Despite these improvements, there are signs that euro zone growth could slow in the fourth quarter. Italy, for example, is struggling with the phasing out of tax incentives in its construction sector, while Germany's manufacturing sector continues to face headwinds. Senior Europe economist at Capital Economics, Franziska Palmas, noted that although the stronger-than-expected third-quarter growth might boost short-term confidence, it is unlikely to deter the ECB from pursuing further rate cuts in December.
Meanwhile, Germany's outlook remains bleak. The country narrowly avoided a recession in the third quarter, with GDP rising by 0.2%. Government spending and household consumption provided some relief, but the International Monetary Fund (IMF) has forecast zero economic growth for Germany this year. Business confidence in Germany is at a low, with the nation's manufacturing sector particularly hard-hit.
One striking example of Germany's economic challenges is Volkswagen's recent financial struggles.

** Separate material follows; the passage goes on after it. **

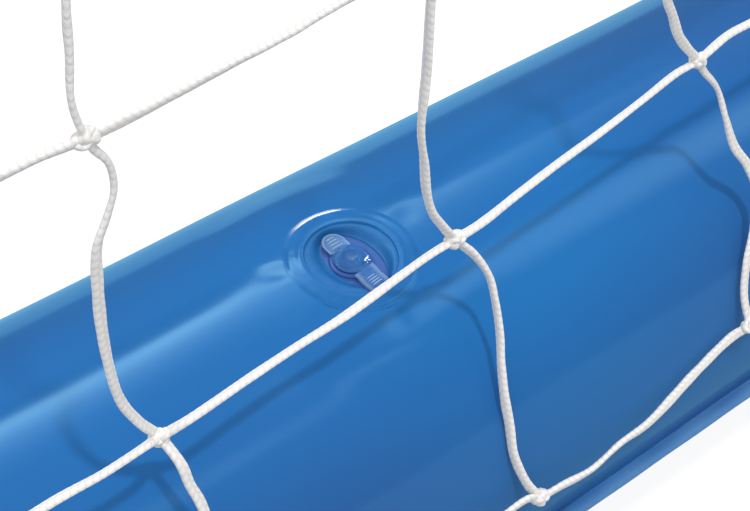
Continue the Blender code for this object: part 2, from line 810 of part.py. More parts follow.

The iconic automaker, a bellwether for the German economy, reported a 21% drop in operating profit for the first nine months of the year. Volkswagen's flagship brand has been underperforming, and the company is contemplating closing factories in Germany, potentially laying off thousands of workers. "Things cannot continue as they are now," said Arno Antlitz, Volkswagen's chief financial officer, adding that the company will soon begin talks with unions about possible plant closures.
Volkswagen's struggles are emblematic of the broader challenges facing Germany's industrial sector. According to a study by the Federation of German Industries, around 20% of Germany's industrial output is at risk due to high labor costs, weakening demand from China, and energy price pressures. The study argues that Germany needs a significant transformation, with investment of €1.4 trillion in infrastructure, innovation, and education by 2030 to stay competitive.
Carsten Brzeski, global head of macroeconomics at ING, pointed out that Germany's economy is at a critical juncture, stating, "China has become a rival," alluding to the competitive pressures German manufacturers face from Chinese firms. This intensifies the pressure on the German economy, which is already grappling with high energy costs and an aging workforce.